One of our biggest jobs was scheduling employees to fill every ride position every day. I think there were 38 rides requiring between one and five employees on two shifts, 20+ water-park positions on two shifts, approximately 16 relief positions and approximately 20 on-call positions to fill every single day. Plus we had to factor in requests for days off and special schedule circumstances. The scheduling was computer-generated and based on the expected attendance for any given day. The computer adjusted the number of positions accordingly and filled in as many employees as possible based on who was trained and authorized to work the various rides. But there were often holes in the schedule which we had to fill. And the computer system had a little glitch in it :lol:. It would schedule a person to work the same ride every time they were scheduled to work. OK. I exaggerate. It was more like three out of five at the same ride. My first year I was scheduled to work The Flying Carpet a lot. The next summer it was the Rock-o-Planes. So we'd go in a switch people around just to keep them from going insane. If you were doing the schedule for the next week, you worked M-F from 11:00 am to 6:00 pm, providing a 1-hour lunch break for each of the office supervisors doing check-in and working on your schedule in between. The schedule was due to be completed and posted by noon on Saturday for the following week {or maybe it was 2:00 :confused:}. I was late getting my first schedule out, but never again after that.

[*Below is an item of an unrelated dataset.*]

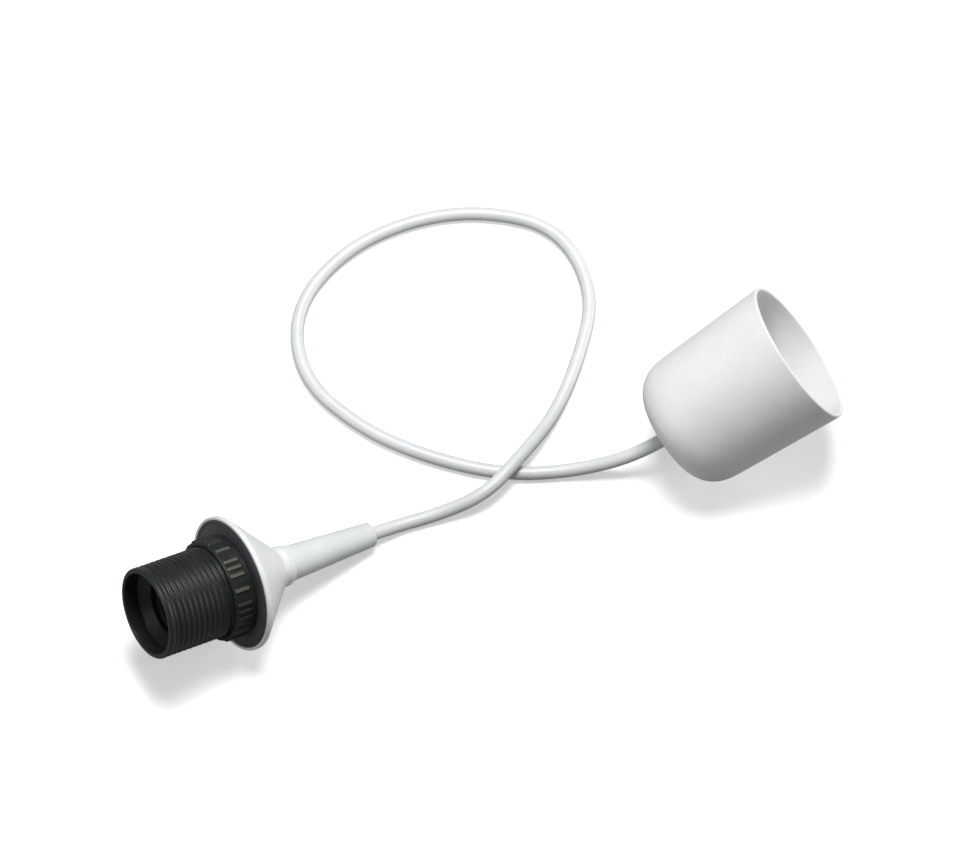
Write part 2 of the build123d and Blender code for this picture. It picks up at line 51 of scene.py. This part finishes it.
lens = bpy.data.cameras.new("camera")
lens.lens = 174.7
lens.sensor_width = 36.0
lens.sensor_fit = "HORIZONTAL"
lens.clip_start, lens.clip_end = 0.1, 100.0
camera = bpy.data.objects.new("camera", lens)
camera.location = (
    CAMERA_AIM[0],
    CAMERA_AIM[1] - CAMERA_DISTANCE * math.cos(CAMERA_RISE),
    CAMERA_DISTANCE * math.sin(CAMERA_RISE),
)
camera.rotation_euler = (math.pi / 2 - CAMERA_RISE, 0.0, 0.0)
bpy.context.scene.collection.objects.link(camera)
bpy.context.scene.camera = camera
bpy.context.scene.view_settings.view_transform = "Standard"

# ---- Cord --------------------------------------------------------------------------------------------
# The cord is a round two-core flex, 5.8 mm over its white PVC sheath. It leaves the boot, rises over its
# own far strand in a low hump, runs round one loose loop on the table and goes up into the cup's base.
CORD_DIAMETER = 5.8 * MM
cord_points = np.array(
    [
        (-0.059100, -0.017130, 0.009696),
        (-0.041837, -0.007083, 0.002896),
        (-0.0202, -0.0005, 0.0029),
        (-0.0001, 0.0061, 0.0089),
        (0.0142, 0.0232, 0.0089),
        (0.0292, 0.0457, 0.0029),
        (0.0400, 0.0730, 0.0029),
        (0.0472, 0.1060, 0.0029),
        (0.0320, 0.1380, 0.0029),
        (-0.0020, 0.1465, 0.0029),
        (-0.0340, 0.1415, 0.0029),
        (-0.0630, 0.1255, 0.0029),
        (-0.0830, 0.0975, 0.0029),
        (-0.0790, 0.0640, 0.0029),
        (-0.0540, 0.0405, 0.0029),
        (-0.0260, 0.0268, 0.0029),
        (0.0075, 0.0181, 0.0029),
        (0.0385, 0.0200, 0.0029),
        (0.066462, 0.023035, 0.013697),
        (0.081640, 0.029528, 0.023102),
    ]
)

cord_line = bpy.data.curves.new("cord", "CURVE")
cord_line.dimensions = "3D"
strand = cord_line.splines.new("NURBS")
strand.points.add(len(cord_points) - 1)
strand.points.foreach_set("co", np.column_stack([cord_points, np.ones(len(cord_points))]).ravel())
strand.order_u = 3
strand.use_endpoint_u = True
cord_line.resolution_u = 16
cord_line.bevel_depth = CORD_DIAMETER / 2
cord_line.bevel_resolution = 10
cord_line.use_fill_caps = True
cord = bpy.data.objects.new("cord", cord_line)
bpy.context.scene.collection.objects.link(cord)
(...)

I worked in the office for two winters and the following summers and really loved the responsibility. The very best part was that I got my own parking spot, with my name on it and everything.

Here's a little Beach Boys to end off for today. They performed many times at Lagoon, although that was before my time there. They wrote a little song called Salt Lake City and they mention Lagoon in it. Fun stuff.



Read more:
Part 1
Part 3

3 comments:

JazznJenna said...

Well--another thing in common for you and me: office work is fun. I loved my office job at BYU. I loved keeping tabs on people and schedules and phone calls and anything having to do with keeping things organized. And, office employees always seem to find a way to have fun in funny ways, right? Like the time one of my coworkers changed all the key buttons on our keyboards on April Fool's Day (on old-fashioned keyboards you can move the letter covers around). That was fun to read about your office job at Lagoon. Plus, I love knowing about "behind the scenes" work : ).

Jill said...

Lagoon-a-Beach employees used to check in at the rides office? I didn't know that. Maybe because I was never in the office around then, and they got off before us, too. But I think by the time I worked there, the Beach had their own office. I could be wrong.

I was offered an Office Super position, too. But I didn't take it (or even try out) because I was going to be a crew lead that year, and I really wanted to be out on the park. It sounds like it would have been a ton of fun. I even considered it for the next year, but felt like I shouldn't work there a 4th year.

Like I said, loved the job. BEST EVER!

mom said...

I loved hearing the Beach Boys! I played it twice. I thought it was longer than that, like it repeated it self so Irepeated it.